The Court also ruled in an unsigned opinion in the case of Benisek v. Lamone. The Court affirmed the decision of the District Court from Maryland to not block the state from holding congressional elections under the map that was drawn in 2011 and force state officials to redraw its sixth Congressional District. The decision went against Republican voters who had claimed Democratic officials had unfairly disadvantaged them in the Sixth Congressional District.

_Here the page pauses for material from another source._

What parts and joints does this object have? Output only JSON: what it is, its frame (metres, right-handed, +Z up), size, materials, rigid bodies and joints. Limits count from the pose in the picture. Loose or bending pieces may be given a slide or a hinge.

The case of League of Women Voters v. Rucho is pending before the Court and could be placed in the docket for next term
The president today held a meeting with the National Space Council. During this meeting Trump directed the Department of Defense to create a sixth branch of the military, soley dedicated to creating a U.S. dominance in space. "I am hereby directing the Department of Defense and Pentagon to immediately begin the process necessary to establish a space force as the sixth branch of the armed forces….Our destiny beyond the Earth is not only a matter of national identity but a matter of national security," Trump said. This announcement was not entirely out of the blue as Trump had mentioned creating a “space force back in March. What exactly would a space force sound like? Last June, The House Armed Services Committee proposed the National Defense Authorization Act which aimed to authorize the establishment of a space corps, a new branch of the military that would fall under the command of the Air Force. This branch's relationship to the Air Force would be similar to the Marine Corps' ties to the Navy. The space corps would have an area of responsibility that encompasses the vast expanse outside of the Earth's atmosphere. The Act passed the House but never made it to the Senate for a vote.